[Object modeling scripts]

+-------+

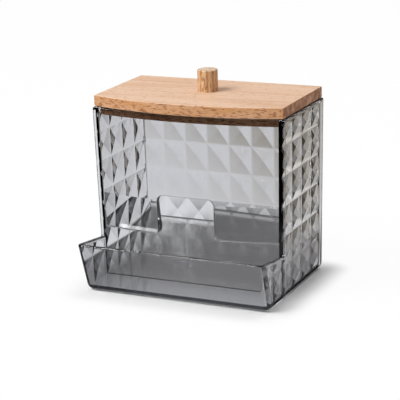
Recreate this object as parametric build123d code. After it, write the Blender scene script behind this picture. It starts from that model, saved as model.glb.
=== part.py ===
from build123d import *
import math
import os

# Swab box with a lift-off wooden lid. Millimetres, +Z up, front towards -Y.
# The origin is under the middle of the whole outline, on the surface that the box stands on.

# Moulded box
BOX_WIDTH = 85.0
BOX_DEPTH = 43.5
BOX_HEIGHT = 74.0
WALL = 2.5
FLOOR = 2.4
DRAFT = 1.2
REAR_EDGE_RADIUS = 0.8

# Open tray in front of the box
TRAY_REACH = 22.0
TRAY_FOOT_REACH = 15.8
TRAY_WALL = 2.0
TRAY_RIM_AT_BOX = 18.5
TRAY_RIM_AT_FRONT = 21.2
TRAY_CORNER_RADIUS = 3.0
TRAY_FOOT_RADIUS = 3.0
RIM_ROUNDING = 0.6

# Pyramid relief on the outside of the walls
CELL_WIDTH = 10.4
CELL_HEIGHT = 12.5
CELL_BORDER = 0.6
RELIEF = 1.1
FIRST_ROW = 1.0
RIM_BAND = 1.4
CORNER_BAND = 0.9
SIDE_COLUMNS = 4
BACK_COLUMNS = 8
ROWS = 6

# Bowed front panel with the thumb notch
PANEL_THICKNESS = 1.8
PANEL_BOW = 4.4
PANEL_BOTTOM = 23.0
NOTCH_WIDTH = 25.0
NOTCH_HEIGHT = 17.0
NOTCH_RADIUS = 3.0
TAB_RADIUS = 2.5
TAB_SWELL = 2.2
TAB_SWELL_HEIGHT = 14.6
PANEL_EDGE_RADIUS = 0.4
BOND_GAP = 0.05

# Sloping ramp under the swabs
RAMP_THICKNESS = 1.5
RAMP_TOE = 0.5
RAMP_TOE_THICKNESS = 0.2
RAMP_TOE_WIDTH = 0.6
RAMP_RISE = 14.4
RAMP_LAND = 3.0

# Lid of two boards
LID_THICKNESS = 4.5
LID_INSET = 0.5
LID_BOW = 6.4
LID_CORNER_RADIUS = 0.8
LID_EDGE_RADIUS = 0.4
SEAT_GAP = 0.3
LOCATING_THICKNESS = 3.5
LOCATING_CLEARANCE = 0.45

# Knob and its screw
KNOB_DIAMETER = 8.4
KNOB_HEIGHT = 9.0
KNOB_EDGE_RADIUS = 0.4
SCREW_DIAMETER = 3.0
SCREW_LENGTH = 14.0
SCREW_TIP = 2.0
SCREW_HEAD_DIAMETER = 5.8
SCREW_HEAD_HEIGHT = 1.6
SCREW_CLEARANCE = 0.1
RECESS_WIDTH = 0.8
RECESS_LENGTH = 3.2
RECESS_DEPTH = 1.0

# Places that follow from the sizes above. Y = 0 of the drawings is the plane of the box's front corners.
REACH = 200.0
HALF_WIDTH = BOX_WIDTH / 2
INNER_HALF = HALF_WIDTH - WALL
INNER_BACK = BOX_DEPTH - WALL
PANEL_TOP = BOX_HEIGHT
NOTCH_TOP = PANEL_BOTTOM + NOTCH_HEIGHT
RAMP_TOP = FLOOR + RAMP_RISE
LID_BOTTOM = BOX_HEIGHT + SEAT_GAP
LID_TOP = LID_BOTTOM + LID_THICKNESS
LOCATING_BOTTOM = LID_BOTTOM - LOCATING_THICKNESS
KNOB_Y = BOX_DEPTH / 2
FRONT_Y = (TRAY_REACH - BOX_DEPTH) / 2
DRAFT_ANGLE = math.degrees(math.atan2(DRAFT, BOX_HEIGHT))


def drafted_block(inset, depth_inset):
    """Block with the draft of the side and back walls, drawn in from them, open to the front."""
    def rectangle(z):
        lean = DRAFT * (BOX_HEIGHT - z) / BOX_HEIGHT
        half = HALF_WIDTH - inset - lean
        back = BOX_DEPTH - depth_inset - lean
        return Plane.XY.offset(z) * Pos(0, (back - REACH) / 2) * Rectangle(2 * half, back + REACH)

    return loft([rectangle(-1.0), rectangle(BOX_HEIGHT + 1.0)], ruled=True)


def side_profile(points):
    """Prism across the whole width from an outline of (y, z) points."""
    face = make_face(Plane.YZ * Polyline(*points, close=True))
    return extrude(face, amount=REACH, both=True)


def tray_front(z, inset=0.0):
    """Y of the tray's leaning front wall at a height."""
    lean = (TRAY_REACH - TRAY_FOOT_REACH) / TRAY_RIM_AT_FRONT
    return -TRAY_FOOT_REACH - lean * z + inset


def tray_rim(y):
    """Height of the tray's rising side rim at a place in front of the box."""
    return TRAY_RIM_AT_BOX + (TRAY_RIM_AT_FRONT - TRAY_RIM_AT_BOX) * -y / TRAY_REACH


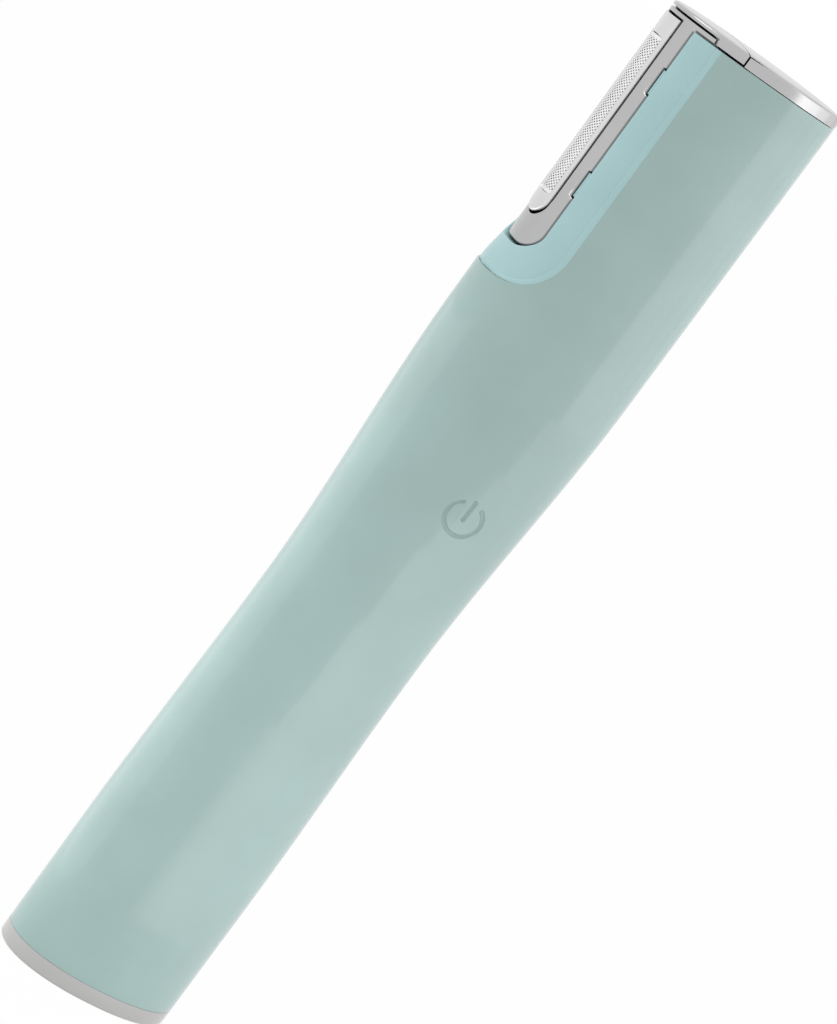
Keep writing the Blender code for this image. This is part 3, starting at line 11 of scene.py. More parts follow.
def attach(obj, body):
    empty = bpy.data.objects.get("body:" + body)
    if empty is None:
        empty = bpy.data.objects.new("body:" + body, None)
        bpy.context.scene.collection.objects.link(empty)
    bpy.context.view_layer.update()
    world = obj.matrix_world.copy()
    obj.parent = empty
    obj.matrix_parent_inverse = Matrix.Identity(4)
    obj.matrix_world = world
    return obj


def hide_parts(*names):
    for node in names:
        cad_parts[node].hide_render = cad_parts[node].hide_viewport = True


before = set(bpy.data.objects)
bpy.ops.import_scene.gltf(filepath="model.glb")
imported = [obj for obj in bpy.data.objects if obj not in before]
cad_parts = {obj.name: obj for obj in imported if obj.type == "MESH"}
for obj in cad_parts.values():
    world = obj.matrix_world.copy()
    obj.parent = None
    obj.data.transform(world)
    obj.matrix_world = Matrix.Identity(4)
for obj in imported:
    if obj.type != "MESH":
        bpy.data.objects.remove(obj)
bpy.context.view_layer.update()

+-------+

▶ **What you are asked to do**
Exactly as written, please reproduce the lines from the first line of the data to the line containing "REAR_EDGE_RADIUS = 0.8", inclusive, and nothing else.

▶ **The output**
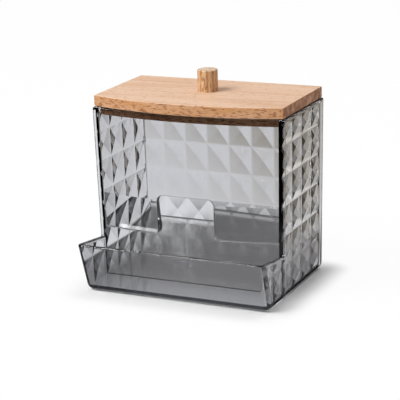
Recreate this object as parametric build123d code. After it, write the Blender scene script behind this picture. It starts from that model, saved as model.glb.
=== part.py ===
from build123d import *
import math
import os

# Swab box with a lift-off wooden lid. Millimetres, +Z up, front towards -Y.
# The origin is under the middle of the whole outline, on the surface that the box stands on.

# Moulded box
BOX_WIDTH = 85.0
BOX_DEPTH = 43.5
BOX_HEIGHT = 74.0
WALL = 2.5
FLOOR = 2.4
DRAFT = 1.2
REAR_EDGE_RADIUS = 0.8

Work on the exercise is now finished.